Online Feedback Optimization for Monotone Systems without Timescale Separation
Mattia Bianchi, Florian Dörfler
TL;DR
Online Feedback Optimization (OFO) steers a dynamical plant toward a cost-minimizing steady state using real-time measurements and input-output sensitivities. The paper removes the traditional timescale-separation requirement by exploiting monotone plant structure and a small-gain theorem, proving global convergence to the optimal operating point for any controller gain $\alpha$, under conditions depending only on steady-state maps $k_x$ and $k_y$. It provides verifiable sufficient conditions and regularization guidance to ensure the required convexity properties, including in stable LTI systems with quadratic costs. Numerical examples on LTI and gene-expression models illustrate robust convergence and trade-offs between convergence speed and transient overshoot, supporting the practicality of OFO without explicit time-scale separation.
Abstract
Online Feedback Optimization (OFO) steers a dynamical plant to a cost-efficient steady-state, only relying on input-output sensitivity information, rather than on a full plant model. Unlike traditional feedforward approaches, OFO leverages real-time measurements from the plant, thereby inheriting the robustness and adaptability of feedback control.
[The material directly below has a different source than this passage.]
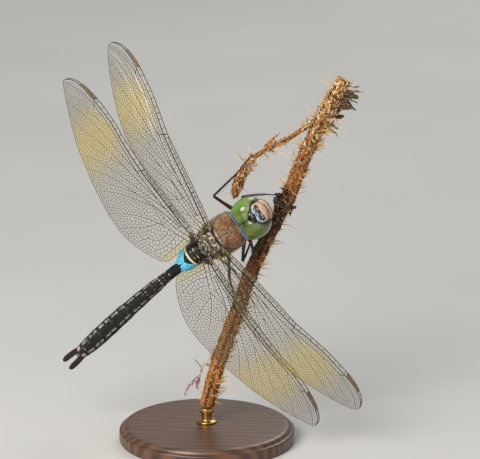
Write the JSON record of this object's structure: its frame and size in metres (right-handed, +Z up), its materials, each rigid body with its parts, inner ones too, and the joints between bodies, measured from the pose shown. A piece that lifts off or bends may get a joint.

Unfortunately, existing theoretical guarantees for OFO assume that the controller operates on a slower timescale than the plant, which can affect responsiveness and transient performance. In this paper, we focus on relaxing this ``timescale separation'' assumption. Specifically, we consider the class of monotone systems, and we prove that OFO can achieve an optimal operating point, regardless of the time constants of controller and plant. By leveraging a small gain theorem for monotone systems, we derive several sufficient conditions for global convergence. Notably, these conditions depend only on the steady-state behavior of the plant, and they are entirely independent of the transient dynamics.